Więźniowie grali na bębnach. W ramach resocjalizacji
W Zakładzie Karnym w Potulicach więźniowie uczestniczyli w warsztatach pod hasłem „Wakacje z bębnami”. Zajęcia przeznaczone były dla skazanych z nadpobudliwością i zaniżoną samooceną.
Warsztaty to forma muzykoterapii. Zajęcia tego typu niosą za sobą wiele zalet.
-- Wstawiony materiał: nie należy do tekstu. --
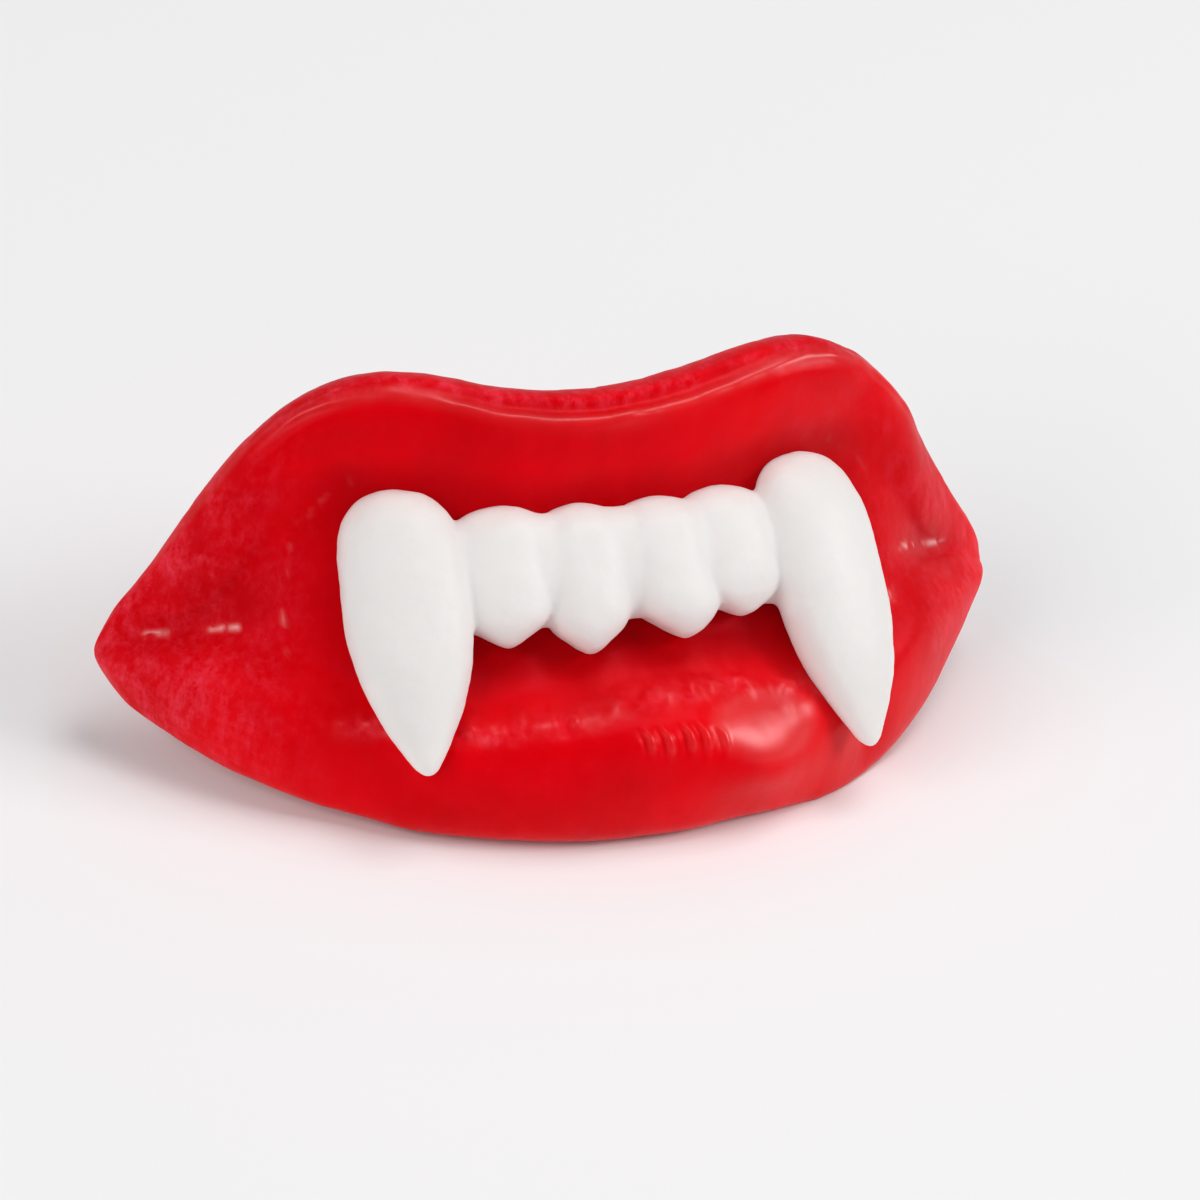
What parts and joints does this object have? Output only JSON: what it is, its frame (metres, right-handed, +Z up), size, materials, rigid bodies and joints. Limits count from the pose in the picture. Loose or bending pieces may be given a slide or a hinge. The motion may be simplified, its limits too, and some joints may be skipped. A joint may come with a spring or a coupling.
{
  "type": "vampire fang wax lips",
  "caption": "Novelty wax lips with a white vampire tooth strip across the mouth and a bite tab behind to hold them in the teeth.",
  "frame": {"origin": "middle of the bounding box's foot, on the surface that the lips stand on by themselves", "axes": "+X across the lips, -Y the way the lips face, +Z up; the lips lean back from upright, as they stand on the lower lip and the tab"},
  "size_m": [0.076, 0.0316, 0.0328],
  "materials": {
    "lip_wax": "red wax, satin, faintly mottled, soft highlights",
    "tooth_wax": "white wax, satin, slightly translucent",
    "tab_wax": "red wax, rougher where it was trimmed"
  },
  "bodies": {
    "root": {"lips_shell": "lip_wax", "teeth_row": "tooth_wax", "bite_tab": "tab_wax"}
  },
  "joints": []
}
- Oprócz przyswajania sobie konstruktywnego wzorca spędzania czasu wolnego, co stanowi ważną umiejętność, pozwalającą na funkcjonowanie zgodne z zasadami życia społecznego, ważna jest także funkcja terapeutyczna wykorzystania bębnów i rytmiki - tłumaczy podporucznik ppor. Justyna Sejdowska-Szrajber, rzeczniczka Zakładu Karnego w Potulicach.
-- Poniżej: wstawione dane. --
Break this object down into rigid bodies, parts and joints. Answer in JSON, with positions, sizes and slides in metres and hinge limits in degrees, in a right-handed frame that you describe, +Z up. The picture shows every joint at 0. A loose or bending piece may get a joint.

Gra na bębnach zachodnioafrykańskich oraz różnego rodzaju grzechotkach pomaga w integracji grupy, rozwijaniu kreatywności i niwelowaniu lęków.
- Służba Więzienna podejmuje szereg różnorodnych oddziaływań w celu optymalizacji procesu resocjalizacji, dbając tym samym o „bezkolizyjny” powrót osadzonych do społeczeństwa po zakończeniu kary pozbawienia wolności - dodaje rzeczniczka.
Warsztaty bębniarskie w potulickim więzieniu realizowane są we współpracy z Piotrem Schuttą - pasjonatem bębnów zachodnioafrykańskim. Program dedykowany jest skazanym, którzy mają problem w odnalezieniu się w grupie, nie radzą sobie z napięciem i są skłonni do agresji nie tylko wobec innych, ale także siebie.
Bębny zachodnioafrykańskie powróciły do potulickiego zakładu karnego po prawie dwuletniej przerwie. Po raz pierwszy warsztaty odbył się tam w 2019 roku i spotkały się z dużym zainteresowaniem.